Twoja przeglądarka nie obsługuje standardu HTML5 dla audio
Tłumaczenie nagrania:
Piloci: Mamy prawdopodobnie drona na wysokości 2500 stóp.
Wieża: Dziękuję, nic o tym nie wiemy. Zawiadomimy policję.
Piloci: To na pewno dron, przeleciał 100 metrów od nas. Mógł się z nami zderzyć. Powinniście szybko się tym zająć.
Wieża: Natychmiast złożę raport.
Piloci: To bardzo niebezpieczne, gdyby w nas uderzył.
Wieża: Oczywiście natychmiast to sprawdzę i zgłoszę.
Do incydentu doszło, kiedy lecący z Monachium samolot Embraer 195 niemieckich linii Lufthansa podchodził do lądowania na warszawskim lotnisku Chopina. Na wysokości około 800 metrów piloci zauważyli coś dziwnego. Zaledwie 100 metrów od ich maszyny latał dron, czyli zdalnie sterowane urządzenie latające. Piloci natychmiast zaalarmowali warszawską wieżę.

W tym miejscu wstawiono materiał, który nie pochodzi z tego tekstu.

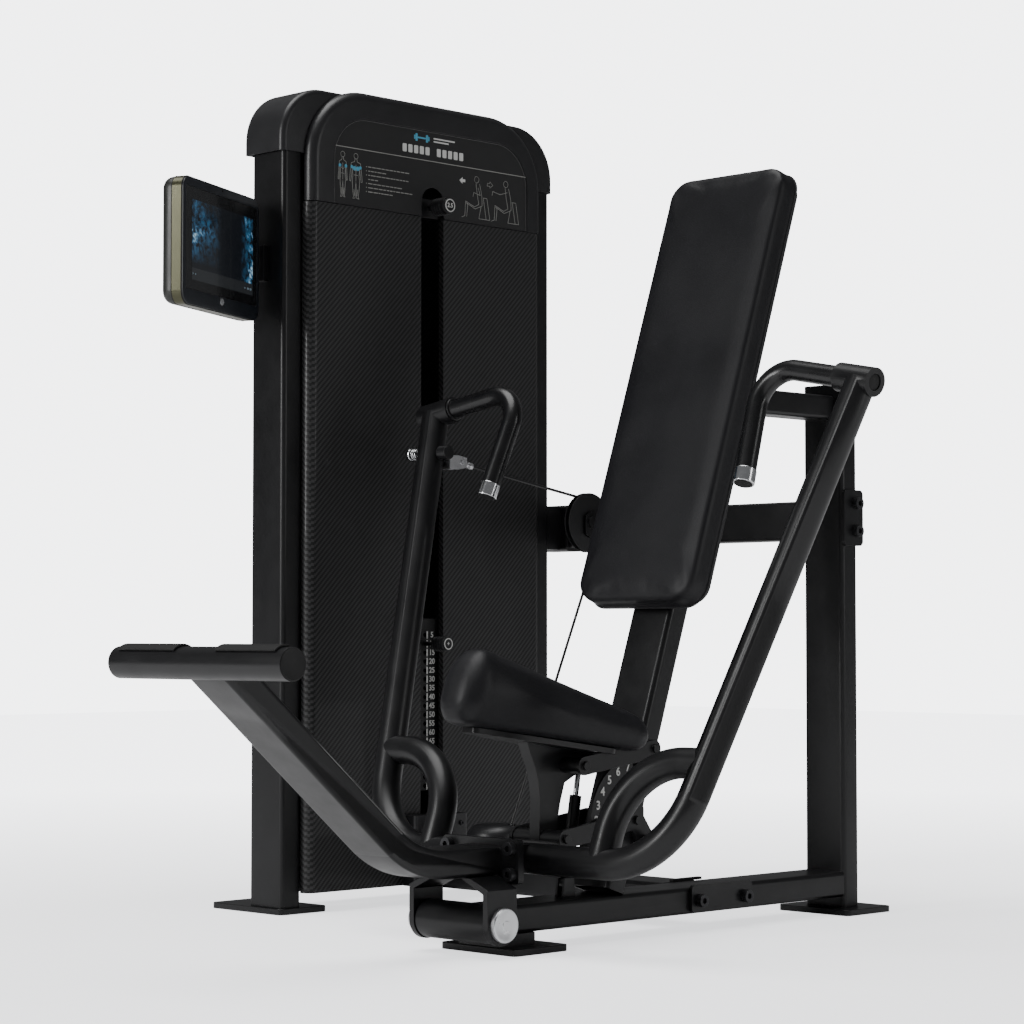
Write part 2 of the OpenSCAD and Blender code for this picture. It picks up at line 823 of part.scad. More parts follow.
// Tray under the pad, the column below it, and the tubes that its pivots run in
module seat_carrier() {
  low = seat_low_front;
  top = seat_top_front;
  color(frame_black) difference() {
    union() {
      difference() {
        in_tray() translate([0, 32, -10]) linear_extrude(9.7) seat_outline(28);
        link_channel();
      }
      plate_x(-12.5, 12.5, [[72, 190], [104, 186], [118, 215], [126, 253], [138, 290], [170, 305],
        [214, 322], [216, 343], [40, 370], [50, 345], [62, 320], [70, 296], [74, 260]]);
      rod_x(-55.5, 55.5, low[0], low[1], 15);
      rod_x(-55.5, 55.5, top[0], top[1], 14);
    }
    rod_x(-60, 60, low[0], low[1], 8 + fit);
    rod_x(-60, 60, top[0], top[1], 8 + fit);
    translate([-9, strut_head[0] - 26, strut_head[1] - 40]) cube([18, 52, 52]);
  }
}

// Two link plates with a bolt through each end
module link_pair(rear, front) {
  for (x = [-64, 56]) link_x(x, x + 8, rear, front, 17);
  for (p = [rear, front]) rod_x(-70, 70, p[0], p[1], 8);
}

module seat_lower_link() {
  color(frame_black) difference() {
    union() {
      link_pair(seat_low_rear, seat_low_front);
      link_x(56, 64, seat_low_rear, seat_stop, 20);
    }
    rod_x(50, 70, seat_stop[0], seat_stop[1], 6);
  }
}

module seat_upper_link() {
  color(frame_black) link_pair(seat_top_rear, seat_top_front);
}

// Sector plate with the seat height numbers, welded to the support tube's side
module seat_quadrant() {
  c = seat_low_rear;
  color(steel) difference() {
    union() {
      plate_x(50, 54.5, concat([for (a = [92 : 4 : 188]) c + 112 * [cos(a), sin(a)]], [c + [-20, -30]],
        [c + [30, -30]], [c + [30, 20]]));
      rod_x(50, 54.5, seat_stop[0], seat_stop[1], 24);
    }
    rod_x(40, 60, c[0], c[1], 9);
  }
}

strut_run = strut_head - strut_foot;
strut_lean = atan2(strut_run[0], strut_run[1]);
module along_strut() {
  translate([0, strut_foot[0], strut_foot[1]]) rotate([-strut_lean, 0, 0]) children();
}

module seat_plunger() {
  color(steel) rod_x(55.2, 84, seat_stop[0], seat_stop[1], 6 - fit);
  color(rubber_black) rod_x(84, 100, seat_stop[0], seat_stop[1], 14);
}

// Gas strut: the cylinder stands in a lug on the base beam
module lift_strut() {
  color(frame_black) {
    along_strut() translate([0, 0, 12]) difference() {
      cylinder(r = 11, h = 150);
      translate([0, 0, 18]) cylinder(r = 5 + fit, h = 140);
    }
    rod_x(-5, 5, strut_foot[0], strut_foot[1], 12);
    for (x = [-11, 5.5]) plate_x(x, x + 5.5, [[136, 83], [168, 83], [164, 117], [140, 117]]);
  }
}

module strut_rod() {
  head = norm(strut_run);
  color(chrome) along_strut() {
    translate([0, 0, 48]) cylinder(r = 5, h = head - 50);
    translate([0, 0, head]) sphere(7);
  }
}

// ---- screen ----

screen_c = [-712.5, -77.5, 1313.5];
screen_turn = 115.3;
screen_t = 50;
swivel = [-849, 24];

// Local X runs along the screen, local -Y is the way it faces
module in_screen() {
  translate(screen_c) rotate([0, 0, screen_turn]) children();
}

module screen() {
  color(shroud_black) difference() {
    union() {
      in_screen() translate([0, screen_t, 0]) rotate([90, 0, 0]) round_block(screen_w, screen_h, screen_t, 26);
      in_screen() translate([128, screen_t - 0.5, -19]) cube([30, 22, 38]);
      translate([swivel[0], swivel[1], 1293.5]) cylinder(r = 13, h = 40);
    }
    in_screen() translate([0, 6, -103]) rotate([90, 0, 0]) cylinder(r = 7.2, h = 12);
    translate([swivel[0], swivel[1], 1290]) cylinder(r = 6 + fit, h = 50);
  }
}

module home_button() {
  color(chrome) in_screen() translate([0, 3.5, -103]) rotate([90, 0, 0]) cylinder(r = 7, h = 4.3);
}

module screen_bracket() {
  color(frame_black) {
    translate([-862, 80, 1273]) cube([87, 12, 73]);
    for (z = [1273, 1334]) {
      translate([-862, swivel[1], z]) cube([24, 60, 12]);
      translate([swivel[0], swivel[1], z]) cylinder(r = 13, h = 12);
    }
    translate([swivel[0], swivel[1], 1273]) cylinder(r = 6, h = 73);
  }
}

floor_feet();
base_beam();
base_cross_member();
clamp_plates();
rear_upright();
back_support();
upper_cross_beam();
frame_bolts();
tower_frame();
guide_rods();
stack_buffers();
resting_plates();
shroud_panel_left();
shroud_panel_right();
rear_shroud();
front_cap();
rear_cap();
entry_cover();
upper_pulley_bracket();
lower_pulley_yoke();
pulley_cover();
tower_pulley_hangers();
pad_board();
back_pad();
seat_quadrant();
screen_bracket();
cable_main();
press_arms();
lower_tube();
frame_gussets();
handles();
grip_caps();
clevis_plates();
pivot_pin();
foot_lever();
foot_pads();
lever_bolts();
cable_fork();
arm_pin();
cable_terminal();
cable_front();
cable_stop();
upper_pulley();
lower_pulley();
tower_pulley();
top_pulley();
stack_head();
lifted_plates();
cable_drop();
selector_pin();
increment_weight();
screen();
home_button();
seat_pad();
seat_carrier();
seat_lower_link();
seat_upper_link();
lift_strut();
strut_rod();
seat_plunger();
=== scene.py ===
import json
import math
import random

import bmesh
import bpy
from mathutils import Matrix, Vector


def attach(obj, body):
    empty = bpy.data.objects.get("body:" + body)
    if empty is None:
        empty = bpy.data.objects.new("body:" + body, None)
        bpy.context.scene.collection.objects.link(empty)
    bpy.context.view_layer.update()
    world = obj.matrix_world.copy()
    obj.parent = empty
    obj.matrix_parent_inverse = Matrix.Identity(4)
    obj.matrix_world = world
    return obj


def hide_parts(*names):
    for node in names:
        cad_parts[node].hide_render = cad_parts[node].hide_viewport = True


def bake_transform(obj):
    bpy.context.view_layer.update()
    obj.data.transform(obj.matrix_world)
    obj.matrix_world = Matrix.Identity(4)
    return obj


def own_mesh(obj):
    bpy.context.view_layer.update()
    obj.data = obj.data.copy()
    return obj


MM = 0.001
SEED = 11
CLOTH_FRAMES = 20
PLATE_PITCH = 18.6
STACK_Y = 480
SELECTOR_Z = 538.4
INCREMENT_Z = 1457.0
BUTTON_AT = (0, -103)
CABLE_RADIUS = 3.0
# Strength of the bright backdrop as the camera sees it, and of the dim surround that lights the object
SEEN_LEVEL = 5.0
SURROUND_LEVEL = 0.13

random.seed(SEED)
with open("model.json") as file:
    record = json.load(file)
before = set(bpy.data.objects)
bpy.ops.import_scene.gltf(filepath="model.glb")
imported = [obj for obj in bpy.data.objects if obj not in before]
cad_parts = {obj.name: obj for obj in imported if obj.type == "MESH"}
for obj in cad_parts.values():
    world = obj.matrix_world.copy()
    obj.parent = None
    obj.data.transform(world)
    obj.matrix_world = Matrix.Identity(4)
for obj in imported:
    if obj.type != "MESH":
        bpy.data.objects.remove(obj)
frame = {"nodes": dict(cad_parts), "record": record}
nodes = frame["nodes"]
record = frame["record"]["behaviour"]["bodies"]
body_of_node = {n: b for b, names in record.items() for n in names}
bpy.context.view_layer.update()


# ---- places of the part, as 4x4 matrices in metres ----

def move(x, y, z):
    return Matrix.Translation(Vector((x, y, z)) * MM)


def turn(degrees, axis):
    return Matrix.Rotation(math.radians(degrees), 4, axis)


RECLINE = turn(-19, "X")
BACK = move(0, 259.4, 81.5) @ RECLINE
PRESS = move(0, 20, 162) @ turn(-20.66, "X")
ARM = PRESS @ move(360, 0, 0) @ turn(11.3, "Y")
SIDES = (("near", Matrix.Identity(4)), ("far", Matrix.Diagonal((-1, 1, 1, 1))))
ACROSS = turn(90, "Y")
SEAT = move(0, -75, 523) @ RECLINE
SCREEN = move(-712.5, -77.5, 1313.5) @ turn(115.3, "Z")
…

Na szczęście udało im się wylądować bez problemów. Jak się później okazało, na pokładzie było 113 osób. Zostały podjęte wszelkie kroki przekazania oficjalnie tej informacji do służb, które zajmują się zabezpieczeniem przestrzeni powietrznej - mówi wicedyrektor portu Radosław Paruzel.
Lotnisko zawiadomiło także policję, która na poszukiwanie osoby lekkomyślnie sterującej dronem wysłała nawet śmigłowiec. Sprawcy nie udało się jednak zatrzymać. Grozi mu do 8 lat więzienia.